## Stated goal
Copy all the material below, exactly as it stands.

## Given material
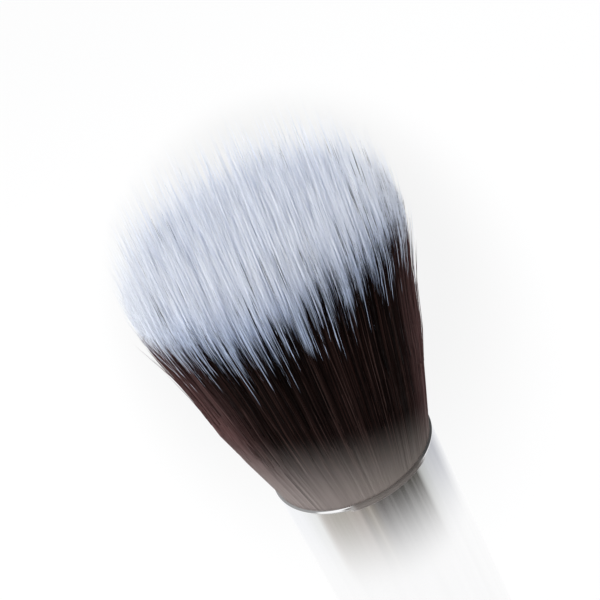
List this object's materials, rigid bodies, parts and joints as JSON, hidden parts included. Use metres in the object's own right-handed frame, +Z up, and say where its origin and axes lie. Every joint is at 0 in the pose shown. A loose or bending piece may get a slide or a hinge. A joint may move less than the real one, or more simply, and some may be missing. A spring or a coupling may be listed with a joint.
{
  "type": "stippling brush",
  "caption": "Make-up stippling brush: a flared round tuft of short dark and longer pale fibres in a polished metal ferrule, on a slim turned handle that stands on its flat foot.",
  "frame": {"origin": "centre of the flat face of the handle's foot", "axes": "+Z up along the brush, from the foot to the tuft; the tuft leans slightly towards +X"},
  "size_m": [0.0331, 0.0332, 0.1753],
  "materials": {
    "handle": "gloss lacquered",
    "ferrule": "polished",
    "glue": "set adhesive",
    "dark_fibres": "fine synthetic fibres with a soft sheen",
    "white_fibres": "fine synthetic fibres, dark at the root and white at the tip"
  },
  "bodies": {
    "root": {"handle": "handle", "ferrule": "ferrule", "glue_plug": "glue", "dark_fibres": "dark_fibres", "white_fibres": "white_fibres"}
  },
  "joints": []
}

## Solution for this task
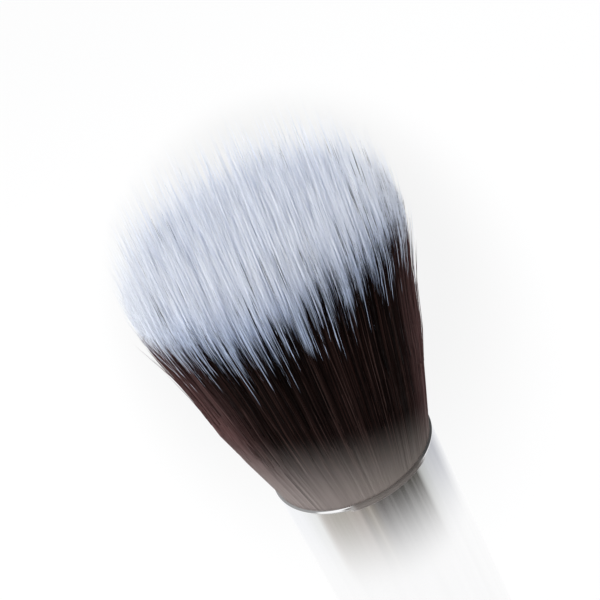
List this object's materials, rigid bodies, parts and joints as JSON, hidden parts included. Use metres in the object's own right-handed frame, +Z up, and say where its origin and axes lie. Every joint is at 0 in the pose shown. A loose or bending piece may get a slide or a hinge. A joint may move less than the real one, or more simply, and some may be missing. A spring or a coupling may be listed with a joint.
{
  "type": "stippling brush",
  "caption": "Make-up stippling brush: a flared round tuft of short dark and longer pale fibres in a polished metal ferrule, on a slim turned handle that stands on its flat foot.",
  "frame": {"origin": "centre of the flat face of the handle's foot", "axes": "+Z up along the brush, from the foot to the tuft; the tuft leans slightly towards +X"},
  "size_m": [0.0331, 0.0332, 0.1753],
  "materials": {
    "handle": "gloss lacquered",
    "ferrule": "polished",
    "glue": "set adhesive",
    "dark_fibres": "fine synthetic fibres with a soft sheen",
    "white_fibres": "fine synthetic fibres, dark at the root and white at the tip"
  },
  "bodies": {
    "root": {"handle": "handle", "ferrule": "ferrule", "glue_plug": "glue", "dark_fibres": "dark_fibres", "white_fibres": "white_fibres"}
  },
  "joints": []
}